By the time Peter died at the age of 15 and ½ he was sexually mature. I remember the morning I turned town his bed sheets and noticed sperm on his upper thighs and in his scant pubic hair. This is not an experience that mothers and their adolescent sons should be sharing, but, to choose less outrageous examples, I shouldn’t be brushing his teeth or shaving his cheeks either.

      “What is that?” Peter asked me as I sponged him off with a warm, soapy washcloth.

      “That’s sperm. It means you had a wet dream,” I answered.

      I went on to explain, keeping my voice as level as possible, that lots of sexually mature boys and men have dreams about making love to women. Pete knew about sex. He was no innocent, and besides he had an older brother.

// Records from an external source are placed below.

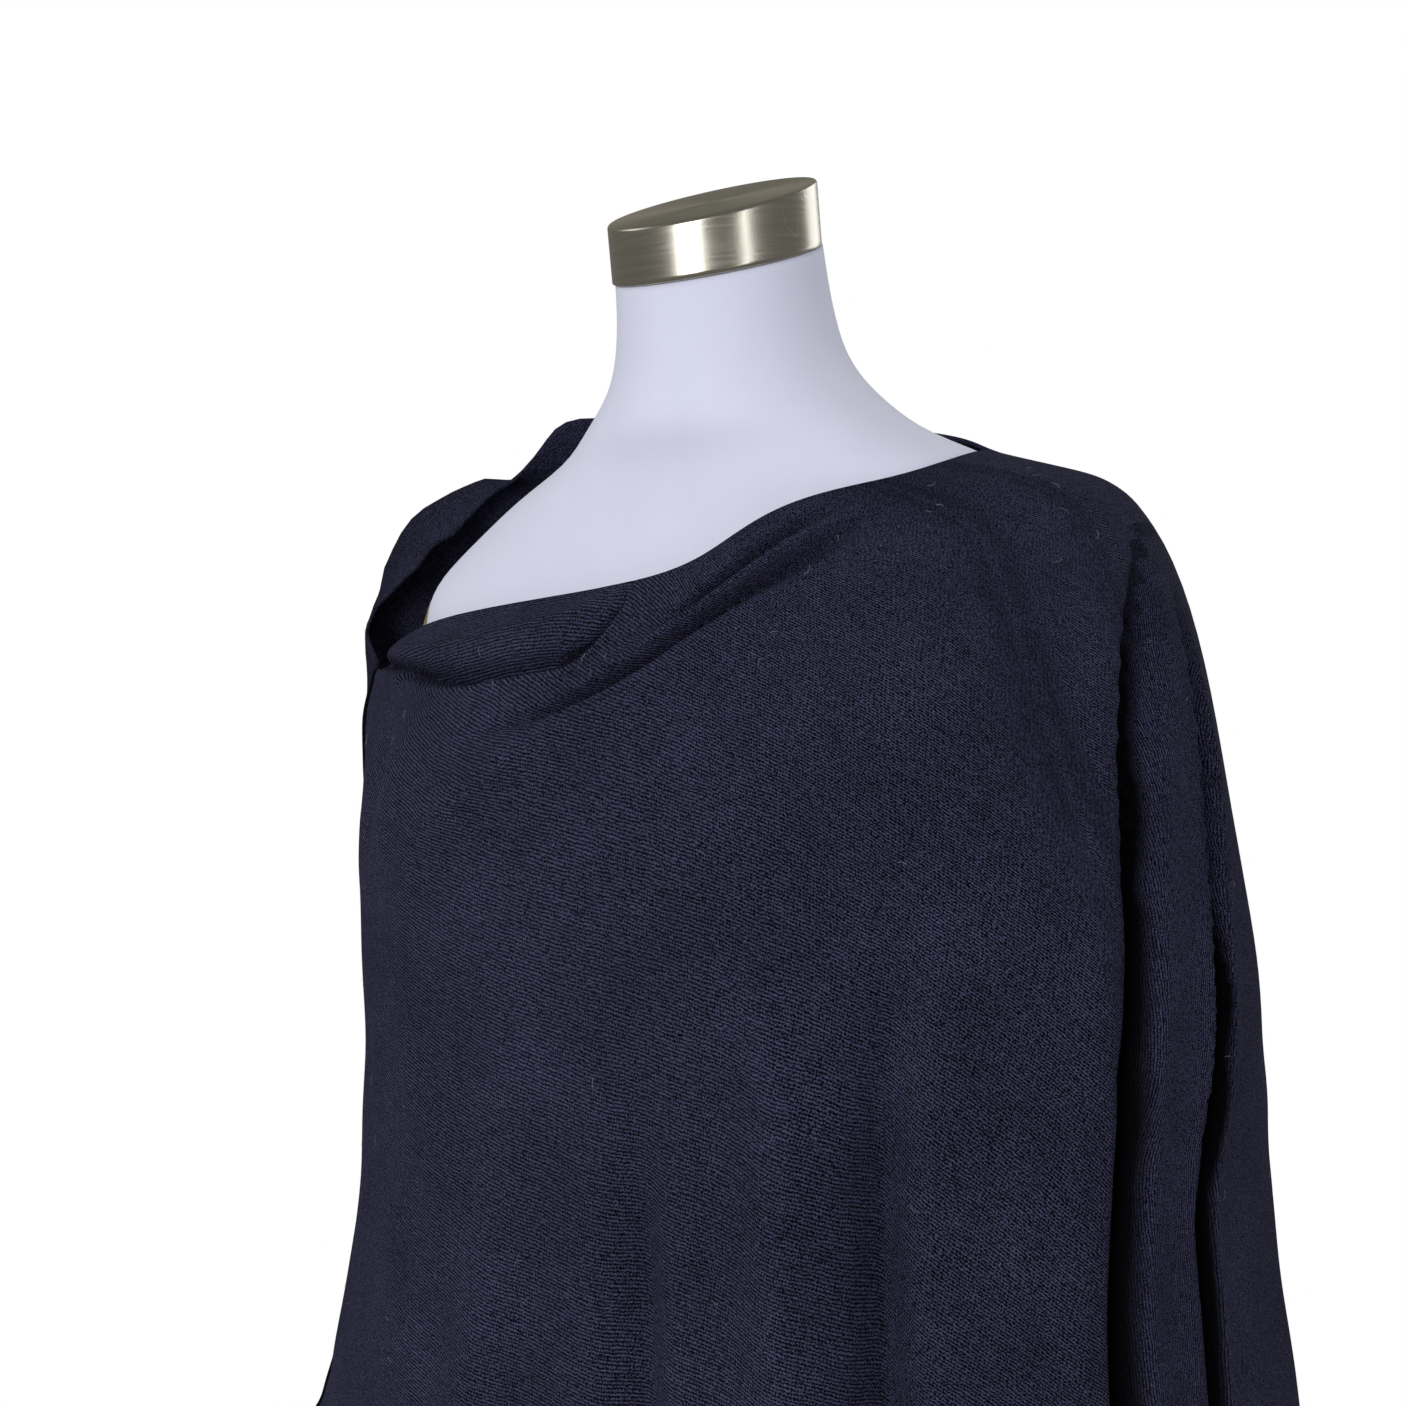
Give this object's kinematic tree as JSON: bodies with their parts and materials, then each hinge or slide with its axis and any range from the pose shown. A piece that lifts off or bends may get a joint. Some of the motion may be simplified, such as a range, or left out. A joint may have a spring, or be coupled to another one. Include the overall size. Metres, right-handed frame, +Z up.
{
  "type": "knit poncho on dress form",
  "caption": "Dark knitted poncho worn off-centre, with a cowl neck and pointed hem, on a limbless dress form with a metal neck cap and a round stand.",
  "frame": {"origin": "centre of the base plate's underside, on the floor, under the pole", "axes": "+Z up; the dress form's front faces -Y; +X is the form's left, where the cloth is folded, and -X is its right, where the seam hangs"},
  "size_m": [0.6232, 0.3975, 1.5257],
  "materials": {
    "knit": "fine stockinette knit, near-black navy, soft and matt with pale lint",
    "jersey": "smooth white stretch jersey pulled tight over the form",
    "neck_cap": "brushed steel with fine scratches, warm grey on top",
    "plate_metal": "dull olive-gold metal",
    "steel": "satin steel"
  },
  "bodies": {
    "root": {"front_half": "knit", "back_half": "knit", "side_seam": "knit", "form_torso": "jersey", "neck_cap": "neck_cap", "left_shoulder_plate": "plate_metal", "right_shoulder_plate": "plate_metal", "pole": "steel", "pole_collar": "steel", "base_plate": "steel"}
  },
  "joints": []
}
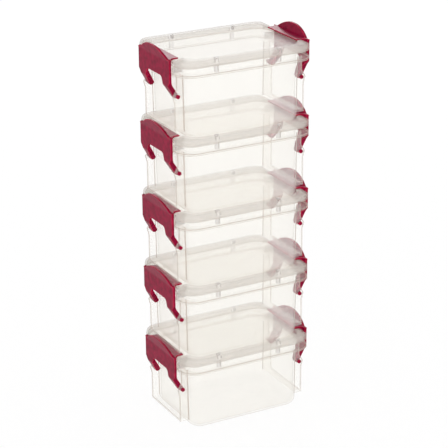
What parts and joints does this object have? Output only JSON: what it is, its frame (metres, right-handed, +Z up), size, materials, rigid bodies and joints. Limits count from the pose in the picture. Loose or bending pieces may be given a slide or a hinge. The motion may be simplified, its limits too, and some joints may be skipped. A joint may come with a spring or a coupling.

“And when they have these dreams, I went on, they often ejaculate sperm.

      “Well that’s not fair,” Pete said. “I just had the wet. I didn’t have the dream.” Somehow, as was often the case in our whacky family, Peter helped us to find something to laugh about. But inside I was crying.

      My husband Larry and I had spoken reluctantly about Peter’s sexuality. We projected our thoughts into the future; when he was 18, or 20, or 25 what would we do? We thought about hiring a sexual surrogate. It seemed too cold-blooded, too weird. How would we introduce her into his life? In my naïveté I imagined we would try to find someone his age who would start out pretending to be a girl friend. After a few dates, she would introduce sex into the relationship.

      We never had to face that eventuality. Peter died before most physically well young men have sex. He was never deprived of that particular one of life’s great pleasures.

      And now, over 30 years later, comes a movie called “The Sessions.” The relationship between the therapist and her physically disabled, but sexually able client is not the dishonest, pretend love story I had imagined. It is a contract between two consenting adults – kind, honest, gentle, sensitive, loving and mutually rewarding.

      If Peter were alive today, I hope he would seek such a relationship.